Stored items
+===+

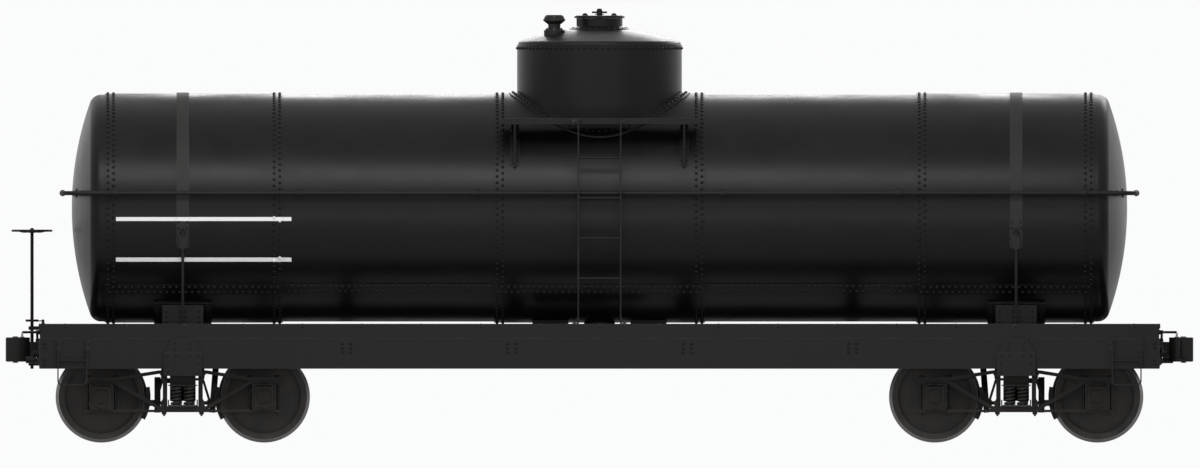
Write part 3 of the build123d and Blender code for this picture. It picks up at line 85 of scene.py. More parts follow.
# %% Camera
camera_data = bpy.data.cameras.new("side_view")
camera_data.type = "ORTHO"
camera_data.ortho_scale = 11.62
camera_data.clip_end = 200
camera = bpy.data.objects.new("side_view", camera_data)
camera.location = (0.005, -30.0, 2.02)
camera.rotation_euler = (radians(90), 0, 0)
bpy.context.collection.objects.link(camera)
bpy.context.scene.camera = camera
print("the picture is", camera_data.ortho_scale, "m wide")

# %% [markdown]
# ## Shader sums in plain Python
#
# A finish is mostly arithmetic: so much dust where the plate looks up, so much rust near
# the rail. Wiring Math nodes by hand hides that arithmetic, so a small class wraps a
# node's output and lets `1 - mask * 0.5` add the nodes itself. Colours go through Mix
# nodes, because a Math node would turn them grey. One method adds any other node.

# %% A wire that can be calculated with
def sums(operation):
    """The two methods of one operation: with the wire first, and with the wire second."""
    def forward(first, second):
        nodes = (first if isinstance(first, Wire) else second).nodes
        return nodes.node("ShaderNodeMath", {"operation": operation}, {0: first, 1: second})
    return forward, lambda wire, other: forward(other, wire)


class Wire:
    """The output of a node, which can be calculated with."""

    __add__, __radd__ = sums("ADD")
    __sub__, __rsub__ = sums("SUBTRACT")
    __mul__, __rmul__ = sums("MULTIPLY")
    __truediv__, __rtruediv__ = sums("DIVIDE")
    __pow__, __rpow__ = sums("POWER")

    def __init__(self, nodes, socket):
        self.nodes, self.socket = nodes, socket

    def span(self, low, high):
        """0 below low, 1 above high, and a straight rise between them."""
        return self.nodes.node("ShaderNodeMapRange", {}, {
            "Value": self, "From Min": low, "From Max": high})


print("wires can be added and multiplied")

# %% Nodes of a material
class Nodes:
    """The nodes of a material or of the world, emptied to begin with."""

    def __init__(self, owner):
        owner.use_nodes = True
        self.owner, self.tree = owner, owner.node_tree
        self.tree.nodes.clear()

    def node(self, kind, settings, values, output=0):
        """One node: its settings first, then the numbers or wires of its sockets."""
        node = self.tree.nodes.new(kind)
        for name, value in settings.items():
            setattr(node, name, value)
        for name, value in values.items():
            if isinstance(value, Wire):
                self.tree.links.new(value.socket, node.inputs[name])
            else:
                node.inputs[name].default_value = value
        return Wire(self, node.outputs[output]) if node.outputs else None

    def end(self, kind, shader):
        """Leads a shader to the output, and gives the material or world."""
        self.node(kind, {}, {"Surface": shader})
        return self.owner


print("nodes come from one method")

# %% [markdown]
# ## Light
#
# Black paint shows its form by what it mirrors. Two long soft lamps lie along the car, one
# high in front and one high behind, and give the tank a broad soft line of light. A weak
# one lies low in front, for the trucks. The sky is pale where the camera or a mirror sees
# it, and dimmer as a lamp, so that the car isn't washed out.

# %% Studio
pale = (0.96, 0.965, 0.97, 1)


def looked_at(nodes):
    """1 for the rays that see a thing, and 0 for those that only fetch its light."""
    rays = [nodes.node("ShaderNodeLightPath", {}, {}, f"Is {ray} Ray")
            for ray in ("Camera", "Glossy", "Transmission")]
    return rays[0] + rays[1] + rays[2]


world = bpy.data.worlds.new("studio")
sky = Nodes(world)
seen = sky.node("ShaderNodeBackground", {}, {"Color": pale, "Strength": 1.0})
dim = sky.node("ShaderNodeBackground", {}, {"Color": (0.95, 0.97, 1.0, 1), "Strength": 0.45})
mixed = sky.node("ShaderNodeMixShader", {}, {0: looked_at(sky), 1: dim, 2: seen})
sky.end("ShaderNodeOutputWorld", mixed)
bpy.context.scene.world = world
bpy.context.scene.view_settings.view_transform = "Standard"

for name, place, aim, size, watts in (
        ("front_lamp", (-1.5, -9.0, 8.0), (0, 0, 1.8), (13, 2.2), 700),
        ("back_lamp", (2.0, 9.0, 7.0), (0, 0, 2.2), (13, 2.2), 560),
        ("low_lamp", (0.0, -10.0, 1.0), (0, 0, 0.8), (14, 0.8), 140)):
    data = bpy.data.lights.new(name, "AREA")
    data.shape = "RECTANGLE"
    data.size, data.size_y = size
    data.energy = watts
    lamp = bpy.data.objects.new(name, data)
    lamp.location = place
    lamp.rotation_euler = (Vector(aim) - Vector(place)).to_track_quat("-Z", "Y").to_euler()
    bpy.context.collection.objects.link(lamp)
print("lamps:", len(bpy.data.lights))

# %% [markdown]
# ## A finish under construction
#
# Every finish starts from the same few things: the place on the object, noise, a mix of
# two colours, and a bump. They could be written out in each material, but as methods of
# one class they read like a recipe. The object's own coordinates are the car's, in metres,
# because every object here sits at the origin.

# %% A finish
class Finish(Nodes):
    """A material under construction, which knows the object's own coordinates."""

    def __init__(self, name):
        super().__init__(bpy.data.materials.new(name))
        self.place = self.node("ShaderNodeTexCoord", {}, {}, "Object")

    def axis(self, letter, place=None):
        """One coordinate of a place."""
        return self.node("ShaderNodeSeparateXYZ", {}, {0: place or self.place}, letter)

    def stretched(self, x, y, z):
        """The object's own coordinates, scaled along each axis."""
        return self.node("ShaderNodeMapping", {}, {"Vector": self.place, "Scale": (x, y, z)})

    def noise(self, scale, detail=4.0, rough=0.55, place=None):
        """Clouds between 0 and 1; scale is how many there are to a metre."""
        return self.node("ShaderNodeTexNoise", {}, {
            "Vector": place or self.place, "Scale": scale, "Detail": detail, "Roughness": rough})

    def mix(self, share, first, second):
        """A colour between two, each as (r, g, b) or as a wire."""
        colours = [c if isinstance(c, Wire) else (*c, 1) for c in (first, second)]
        return self.node("ShaderNodeMix", {"data_type": "RGBA"}, {
            0: share, 6: colours[0], 7: colours[1]}, 2)

    def bump(self, height, strength, distance, normal=None):
        """Small relief, laid over the normal if one is given."""
        values = {"Height": height, "Strength": strength, "Distance": distance}
        if normal:
            values["Normal"] = normal
        return self.node("ShaderNodeBump", {}, values)

    def done(self, colour, rough, metal=0.0, normal=None, specular=0.5):
        """Ends the finish in one shader and gives the material."""
        values = {"Base Color": colour if isinstance(colour, Wire) else (*colour, 1),
                  "Roughness": rough, "Metallic": metal, "Specular IOR Level": specular}
        if normal:
            values["Normal"] = normal
        shader = self.node("ShaderNodeBsdfPrincipled", {}, values)
        return self.end("ShaderNodeOutputMaterial", shader)


print("a finish is made of wires and sums")

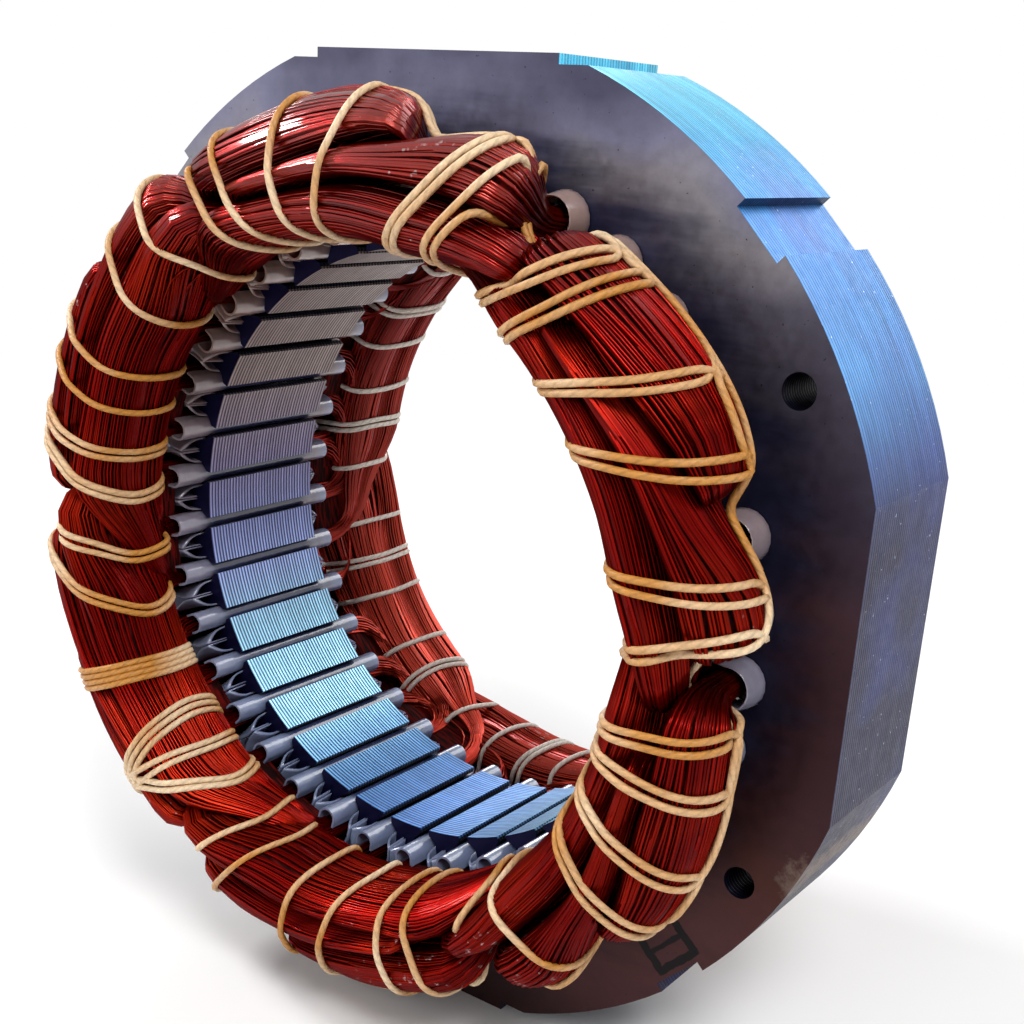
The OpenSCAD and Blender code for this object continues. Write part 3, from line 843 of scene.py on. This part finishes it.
def tight(side_name, degrees, slant):
    """How far from the ring's middle a tight cord lies, in a direction of its section."""
    reach = []
    centre = Vector((middle_r, middle_depth[side_name]))
    aim = centre + Vector((math.cos(slant), math.sin(slant))) * 60
    for degree in (math.floor(degrees), math.floor(degrees) + 1):
        hull = hull_at(side_name, degree)
        hits = [
            geometry.intersect_line_line_2d(centre, aim, Vector(a), Vector(b))
            for a, b in zip(hull, hull[1:] + hull[:1])
        ]
        reach.append(max((hit - centre).length for hit in hits if hit))
    part = degrees - math.floor(degrees)
    return reach[0] + (reach[1] - reach[0]) * part


def cord_point(side_name, degrees, slant, proud):
    """A place on the cord's middle line, that far proud of the coils."""
    out = tight(side_name, degrees, slant) + proud
    depth = middle_depth[side_name] + out * math.sin(slant)
    return placed(sides[side_name], middle_r + out * math.cos(slant), depth, math.radians(degrees))


def rounded(points, times):
    """The same way with its corners eased, as a stiff cord takes them."""
    for _ in range(times):
        eased = [(a + 2 * b + c) / 4 for a, b, c in zip(points, points[1:], points[2:])]
        points = points[:1] + eased + points[-1:]
    return points


def lacing_way(side_name, turns, mixer):
    """The middle of the whole cord: round the ring, on to the next place, and again.

    Two or three turns lie apart, and four lie close as a band. A run stands prouder of
    the coils than the turns do, so that it passes over them.
    """
    way = []
    for n, (angle_in, angle_out, times) in enumerate(turns):
        start = mixer.uniform(-0.35, 0.05)
        for k in range(times):
            shift = k - (times - 1) / 2
            a = angle_in + shift * (mixer.uniform(1.3, 1.6) if times < 4 else 1.15)
            b = angle_out + shift * (mixer.uniform(1.1, 2.2) if times < 4 else 0.95)
            for step in range(turn_steps):
                slant = start + math.pi * 2 * step / turn_steps
                degrees = (a + b) / 2 + (b - a) / 2 * math.cos(slant)
                way.append(cord_point(side_name, degrees, slant, 0.5))
        here = (a + b) / 2 + (b - a) / 2 * math.cos(start)
        follow = turns[(n + 1) % len(turns)][1]
        ahead = here - (here - follow) % 360
        steps = max(3, round(abs(ahead - here) / 1.2))
        for step in range(1, steps):
            degrees = here + (ahead - here) * step / steps
            way.append(cord_point(side_name, degrees, start, 0.7))
    return rounded(way, 2)


def even(points, step):
    """The same way in even steps, so that the cord's twist is even."""
    out, left = [points[0]], step
    for a, b in zip(points, points[1:]):
        length = (b - a).length
        while left <= length:
            out.append(a.lerp(b, left / length))
            left += step
        left -= length
    return out


cord, tree, shader = new_material("varnished_polyester_cord")
place = add(tree, "TexCoord", output="Object")
fibre = add(tree, "TexNoise", {"Vector": place, "Scale": 1500, "Detail": 3, "Roughness": 0.6})
soak = add(tree, "TexNoise", {"Vector": place, "Scale": 45, "Detail": 2})
soak = add(tree, "MapRange", {0: soak, 1: 0.42, 2: 0.66})
tint = add(tree, "MixRGB", {"Fac": soak, "Color1": linear("#bd8034"), "Color2": linear("#e6cba6")})
# The back's cord is paler.
axes = add(tree, "SeparateXYZ", {0: place}).node.outputs
behind = add(tree, "MapRange", {0: axes["Y"], 1: -0.01, 2: 0.01, 4: 0.75})
tint = add(tree, "MixRGB", {"Fac": behind, "Color1": tint, "Color2": linear("#ece6de")})
# The two strands show as shallow grooves that wind along the cord.
lay = add(tree, "Attribute", output="Fac", attribute_name="lay")
winding = add(tree, "Math", {0: lay, 1: 2 * math.pi}, operation="MULTIPLY")
winding = add(tree, "Math", {0: winding}, operation="SINE")
groove = add(tree, "MapRange", {0: winding, 1: -1, 2: -0.2, 3: 0, 4: 1})
fibre_tone = add(tree, "MapRange", {0: fibre, 1: 0.3, 2: 0.7, 3: 0.82, 4: 1.12})
groove_tone = add(tree, "MapRange", {0: groove, 3: 0.84, 4: 1.02})
tone = add(tree, "Math", {0: fibre_tone, 1: groove_tone}, operation="MULTIPLY")
tint = add(tree, "MixRGB", {"Fac": 1, "Color1": tint, "Color2": tone}, blend_type="MULTIPLY")
tree.links.new(tint, shader.inputs["Base Color"])
shader.inputs["Roughness"].default_value = 0.5
height = add(tree, "Math", {0: fibre, 1: 0.35, 2: groove}, operation="MULTIPLY_ADD")
bump = add(tree, "Bump", {"Height": height, "Strength": 0.4, "Distance": 0.00015})
tree.links.new(bump, shader.inputs["Normal"])

for side_name, turns, seed in (("front", front_turns, 5), ("back", back_turns, 6)):
    way = even(lacing_way(side_name, turns, random.Random(seed)), 1.1 * MM)
    name = side_name + "_lacing"
    mesh = tubes(name + "_cord", [way], cord_d[side_name], cord_corners, twist)
    piece = new_piece(name + "_cord", mesh, (cord,))
    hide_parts(name)

# ---- Floor and light ----
# A pale bench under plain soft lamps. Far from the object the floor fades into white.

floor_shape = bmesh.new()
bmesh.ops.create_circle(floor_shape, cap_ends=True, segments=96, radius=6)
floor_mesh = bpy.data.meshes.new("floor")
floor_shape.to_mesh(floor_mesh)
floor_shape.free()
floor = bpy.data.objects.new("floor", floor_mesh)
scene.collection.objects.link(floor)


def plainly_seen(tree):
    """1 for rays that show plain white: the camera's, off gloss and through clear matter."""
    seen, *others = [
        add(tree, "LightPath", output=f"Is {kind} Ray")
        for kind in ("Camera", "Glossy", "Transmission")
    ]
    for ray in others:
        seen = add(tree, "Math", {0: seen, 1: ray}, operation="MAXIMUM")
    return seen


bench, tree, shader = new_material("pale_bench")
shader.inputs["Base Color"].default_value = linear("#f0f0f0")
shader.inputs["Roughness"].default_value = 0.8
place = add(tree, "TexCoord", output="Object")
far = add(tree, "VectorMath", {0: place}, output="Value", operation="LENGTH")
far = add(tree, "MapRange", {0: far, 1: 0.16, 2: 0.7}, interpolation_type="SMOOTHSTEP")
white = add(tree, "Emission", {"Color": (1, 1, 1, 1), "Strength": 1})
far = add(tree, "Math", {0: far, 1: plainly_seen(tree)}, operation="MULTIPLY")
blend = add(tree, "MixShader", {0: far, 1: shader.outputs[0], 2: white})
tree.links.new(blend, tree.nodes["Material Output"].inputs["Surface"])
floor_mesh.materials.append(bench)

world = bpy.data.worlds.new("studio")
scene.world = world
world.use_nodes = True
tree = world.node_tree
background = tree.nodes["Background"]
background.inputs["Color"].default_value = (1, 1, 1, 1)
strength = add(tree, "MapRange", {0: plainly_seen(tree), 3: 0.3, 4: 1})
tree.links.new(strength, background.inputs["Strength"])


def lamp(name, place, power, size):
    """A square soft lamp that faces the object."""
    data = bpy.data.lights.new(name, "AREA")
    data.energy = power
    data.size = size
    made = bpy.data.objects.new(name, data)
    scene.collection.objects.link(made)
    made.location = place
    towards = Vector((0, 0, 0.08)) - Vector(place)
    made.rotation_euler = towards.to_track_quat("-Z", "Y").to_euler()


lamp("key", (0.45, -0.35, 0.75), 4.7, 0.3)
lamp("fill", (-0.7, -0.6, 0.4), 1.2, 0.6)
lamp("back", (0.2, 0.7, 0.6), 2.8, 0.5)
lamp("rear window", (-0.5, 0.7, 0.32), 1.6, 0.3)
lamp("front", (0.02, -0.8, 0.5), 1.5, 0.35)
lamp("window", (-0.65, -0.1, 0.6), 3.8, 0.12)

scene.view_settings.view_transform = "Standard"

+===+

• WHAT YOU WILL DO:
Extract every line containing the string "scene" from the material.

• SOLUTION FOR THIS EXERCISE:
Write part 3 of the build123d and Blender code for this picture. It picks up at line 85 of scene.py. More parts follow.
bpy.context.scene.camera = camera
bpy.context.scene.world = world
bpy.context.scene.view_settings.view_transform = "Standard"
The OpenSCAD and Blender code for this object continues. Write part 3, from line 843 of scene.py on. This part finishes it.
scene.collection.objects.link(floor)
scene.world = world
    scene.collection.objects.link(made)
scene.view_settings.view_transform = "Standard"